==== COLLECTED DATA
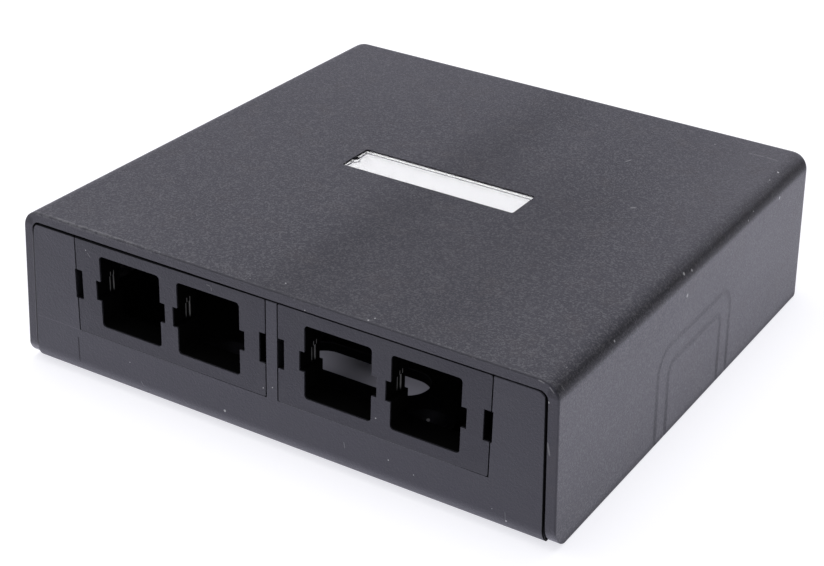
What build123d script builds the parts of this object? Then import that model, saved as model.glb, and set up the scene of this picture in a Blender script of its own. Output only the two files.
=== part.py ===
# Surface mount jack box: a wiring box that screws to a wall or desk and holds four jacks in its front.
# Millimetres. X runs along the front to the right, Y from the front to the back, Z up.
# The origin is at the middle of the underside.
import os

from build123d import *

# Overall form
width = 120.6            # across the feet of the two side walls
depth = 118.8            # front panel to back wall
height = 34.0
side_lean = 0.045        # each side wall leans in by this much for each millimetre of height
wall = 2.1               # cover shell
corner_radius = 3.9      # long top edges, back top edge and back corners
rim_round = 0.35         # edge of the cover round the front panel
seam = 0.3               # between the cover and what stands inside it
cover_foot_gap = 0.15    # the cover stops short of the desk, the base carries the box
cover_foot_radius = 4.8  # lower front and back corners of the cover, seen from the side
cover_foot_round = 0.2   # lower long edges of the cover, seen from the front

# Base
floor_thickness = 2.2
panel_thickness = 2.4
panel_foot_radius = 4.0  # the front panel rolls under into the floor
panel_side_round = 1.2   # lower long edges of the floor plate
panel_corner = 1.9       # upper corners of the front panel
panel_rim_round = 0.2
panel_shift = -0.1       # the panel stands a little left in the cover, so its right seam is wider
rail_thickness = 1.6     # low walls that the cover drops over
rail_height = 8.0
rail_corner = 0.5
rail_gap_spare = 2.0     # rails stop this far outside each knockout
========
**YOUR TASK**
Every line that holds the string "import" should be returned.

**RESPONSE TO THIS TASK**
What build123d script builds the parts of this object? Then import that model, saved as model.glb, and set up the scene of this picture in a Blender script of its own. Output only the two files.
import os
from build123d import *